Edge strategies are ideal in those transition periods as they are about harvesting more value from existing assets while simultaneously stepping out into the IoT marketplace that is yet not well or fully understood.
Edging strategies also contribute to financial performance. Later in Edge Strategy: A new mindset for profitable growth, Lewis and McKone explain: “Edge achievers have increased risk-adjusted shareholder returns by more than 15 percent versus their peers. Furthermore, these companies have outgrown their peers by 39 percent”.

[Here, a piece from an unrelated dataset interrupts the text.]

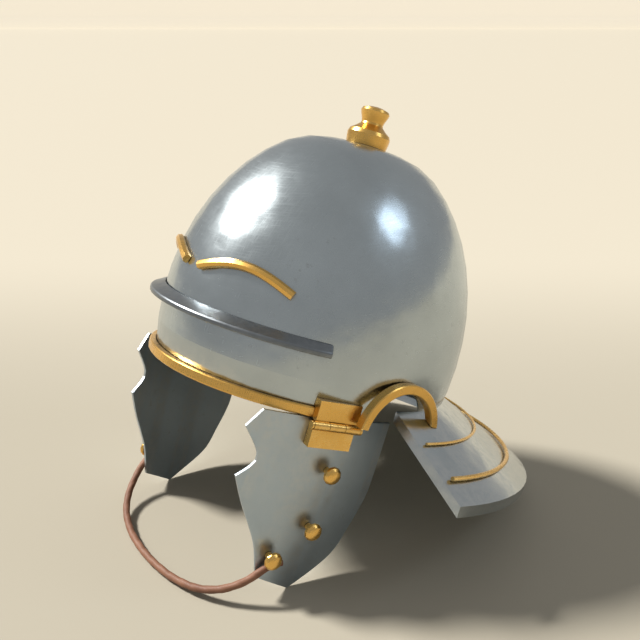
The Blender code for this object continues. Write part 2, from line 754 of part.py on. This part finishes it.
def make_cheek_guard(cheek):
    def build(bm):
        build_cheek_sheet(bm, 0.0, CHEEK_THICKNESS)

    left = add_part("cheek_guard_left", mesh_from(build, "cheek guard", math.radians(30.0)), IRON, cheek)
    plate = outline_mesh("cheek outline", cheek_outline(), 3.0 * CHEEK_SETBACK)
    # The outline's X runs along the hinge and its Y up the plate.
    plate.transform(Matrix(((0.0, 0.0, 1.0, 0.0), (1.0, 0.0, 0.0, 0.0), (0.0, 1.0, 0.0, 0.0), (0.0, 0.0, 0.0, 1.0))))
    shape = add_cutter("cheek outline", plate, cheek, (0.0, 0.0, CHEEK_TOP_Z - HINGE_AXIS_Z))
    combine(left, shape, "INTERSECT")
    mirrored_part(left, "cheek_guard_right")


def make_bosses(cheek):
    neck = BOSS_NECK_HEIGHT
    top = neck + BOSS_HEAD_HEIGHT
    profile = [
        (0.0, top),
        (0.42 * BOSS_HEAD_RADIUS, top - 0.04 * BOSS_HEAD_HEIGHT),
        (0.75 * BOSS_HEAD_RADIUS, top - 0.20 * BOSS_HEAD_HEIGHT),
        (0.95 * BOSS_HEAD_RADIUS, top - 0.48 * BOSS_HEAD_HEIGHT),
        (1.00 * BOSS_HEAD_RADIUS, top - 0.72 * BOSS_HEAD_HEIGHT),
        (0.95 * BOSS_HEAD_RADIUS, top - 0.90 * BOSS_HEAD_HEIGHT),
        (0.84 * BOSS_HEAD_RADIUS, neck),
        (BOSS_NECK_RADIUS, neck),
        (BOSS_NECK_RADIUS, SEAT_GAP),
        (0.0, SEAT_GAP),
    ]
    for k, (across, down) in enumerate(CHEEK_BOSSES, 1):
        place = boss_place(across, down)
        left = turned_part(f"cheek_boss_{k}_left", profile, BOSS_STEPS, BRASS, cheek, place,
                           (0.0, math.radians(90.0), 0.0))
        mirrored_part(left, f"cheek_boss_{k}_right")


def boss_place(across, down):
    """Foot of a boss on the outer face of the cheek guard, in the cheek guard's frame."""
    along = across * CHEEK_HALF_WIDTH
    return Vector((cheek_face(along), along, CHEEK_TOP_Z - HINGE_AXIS_Z - down * CHEEK_HEIGHT))


def make_lace(cheek):
    """Laid lace: its route is given from the lowest boss, and is the same on both sides."""
    bpy.context.view_layer.update()
    foot = cheek.matrix_world @ boss_place(*CHEEK_BOSSES[-1])
    start = foot + Vector((SEAT_GAP + LACE_DIAMETER / 2.0, 0.0, 0.0))
    half = [Vector((start.x + across, start.y - ahead, height)) for across, ahead, height in LACE_ROUTE]
    half[-1].x = 0.0
    points = half + [Vector((-point.x, point.y, point.z)) for point in reversed(half[:-1])]
    route = smooth_route(points, LACE_POINT_SPACING)
    add_part("chin_lace", tube_mesh("chin lace", route, LACE_DIAMETER / 2.0, 2), LEATHER, None)


def cheek_tip():
    """Lowest corner of the cheek guard in the helmet's frame, as distances along Y and Z."""
    tip = max(CHEEK_OUTLINE, key=lambda row: row[1])
    across = tip[0] * CHEEK_HALF_WIDTH
    face = cheek_face(across)
    drop = CHEEK_TOP_Z - tip[1] * CHEEK_HEIGHT - HINGE_AXIS_Z
    out = face * math.cos(CHEEK_TILT) + drop * math.sin(CHEEK_TILT)
    y = HINGE_OFFSET_Y + across * math.cos(CHEEK_TOE_IN) - out * math.sin(CHEEK_TOE_IN)
    return y, HINGE_AXIS_Z + drop * math.cos(CHEEK_TILT) - face * math.sin(CHEEK_TILT)


CHEEK_TOP_Z = TRIM_BOTTOM_Z - CHEEK_TOP_GAP

clear_scene()
PARTS = new_collection("roman_legionary_helmet")
CUTTERS = new_collection("cutters")

IRON = new_material("iron", (0.235, 0.262, 0.270), 1.0, 0.34)
DARK_IRON = new_material("dark_iron", (0.135, 0.147, 0.155), 1.0, 0.38)
BRASS = new_material("brass", (0.571, 0.314, 0.070), 1.0, 0.30)
LEATHER = new_material("leather", (0.180, 0.078, 0.042), 0.0, 0.62)

# The helmet rests on both cheek guard tips and on the lower rear edge of the neck guard.
tip_y, tip_z = cheek_tip()
rear_z = NECK_EDGE_Z - NECK_FLANGE
lean = math.atan2(rear_z - tip_z, NECK_REACH - tip_y)
lift = tip_y * math.sin(lean) - tip_z * math.cos(lean)
front_y = -trim_radius(0.0, 0.0) * math.cos(lean) + TRIM_BOTTOM_Z * math.sin(lean)
back_y = NECK_REACH * math.cos(lean) + NECK_EDGE_Z * math.sin(lean)
HELMET = new_empty("helmet_frame", PARTS, None, (0.0, -(front_y + back_y) / 2.0, lift), (-lean, 0.0, 0.0))

hinge_place = (BOWL_HALF_WIDTH - HINGE_INSET, HINGE_OFFSET_Y, HINGE_AXIS_Z)
hinge_frame = new_empty("hinge_axis_left", PARTS, HELMET, hinge_place, (0.0, 0.0, -HINGE_TOE_IN))
cheek_frame = new_empty("cheek_frame_left", PARTS, HELMET, hinge_place, (0.0, CHEEK_TILT, -CHEEK_TOE_IN))


def build_bowl_seat(bm):
    build_ellipsoid(bm, SEAT_GAP)


def build_cheek_seat(bm):
    build_cheek_sheet(bm, SEAT_GAP, 3.0 * CHEEK_THICKNESS)


BOWL_SEAT = add_cutter("bowl seat", mesh_from(build_bowl_seat, "bowl seat"), HELMET)
CHEEK_SEAT = add_cutter("cheek seat", mesh_from(build_cheek_seat, "cheek seat"), cheek_frame)

make_bowl()
make_peak()
TRIM_SEAT = make_trim()
make_eyebrow(BOWL_SEAT)
make_ear_guard()
make_knob(BOWL_SEAT)
make_wires()
make_hinge(BOWL_SEAT, TRIM_SEAT, hinge_frame)
make_cheek_guard(cheek_frame)
make_bosses(cheek_frame)
make_lace(cheek_frame)
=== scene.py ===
"""Looks for the legionary helmet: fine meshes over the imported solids, procedural metal and leather."""

import math

import bmesh
import bpy
from mathutils import Matrix, Vector, noise


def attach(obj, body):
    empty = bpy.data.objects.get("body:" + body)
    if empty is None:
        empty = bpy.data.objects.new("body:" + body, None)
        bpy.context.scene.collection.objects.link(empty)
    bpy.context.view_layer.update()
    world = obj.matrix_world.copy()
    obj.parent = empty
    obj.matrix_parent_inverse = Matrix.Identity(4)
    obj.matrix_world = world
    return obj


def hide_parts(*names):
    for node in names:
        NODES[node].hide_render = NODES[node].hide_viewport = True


MM = 0.001
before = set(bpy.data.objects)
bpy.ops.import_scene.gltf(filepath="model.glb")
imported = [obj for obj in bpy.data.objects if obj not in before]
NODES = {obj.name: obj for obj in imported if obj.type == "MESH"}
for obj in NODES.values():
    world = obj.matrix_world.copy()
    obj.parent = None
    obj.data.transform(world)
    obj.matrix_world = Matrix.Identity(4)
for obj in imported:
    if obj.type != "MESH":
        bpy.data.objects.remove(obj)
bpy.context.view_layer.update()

# Camera at the photograph's angle, in the row frame. Lengths are in metres, the lens in millimetres.
CAMERA_PLACE = (0.4312, -0.3516, 0.3524)
CAMERA_RIGHT = (0.612, 0.791, 0.0)
CAMERA_UP = (-0.284, 0.219, 0.9338)
CAMERA_LENS = 44.2
CAMERA_SENSOR = 36.0
CAMERA_CLIP = 0.01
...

Transforming from the edge requires retraining and/or the reallocation of resources (people, products, manufacturing capabilities, supply chain capabilities, etc.) in addition to adapting the organization to the new rules of the game. If you want to tap into the IoT opportunity and your company is an established analog player, then this strategy should be studied. It enables organizations to mix, both, their existing analog business and operations with the needed transformation resulting from the digital evolution of the market place. Analog specificities such as intellectual property, customer base, unique value proposition are your safe heaven guardians’. They must be leveraged in order to help your organization leap ahead all of the newcomers that will have to bear high costs to assemble even a portion of those assets.
The time is now.
Incumbents will need to transform themselves into digital enterprises if they want to survive. Getting digital is not all about investing in the latest technologies; more importantly, it’s about setting a strategy with proper timing and dedicating the proper digital capabilities (people, business plans, operations, etc.). Not trying to understand and adapt to the new rules of the game has an impact. We have seen such impacts in market places facing digitalization; companies that once were prominent in their analog market facing low margins or commoditization.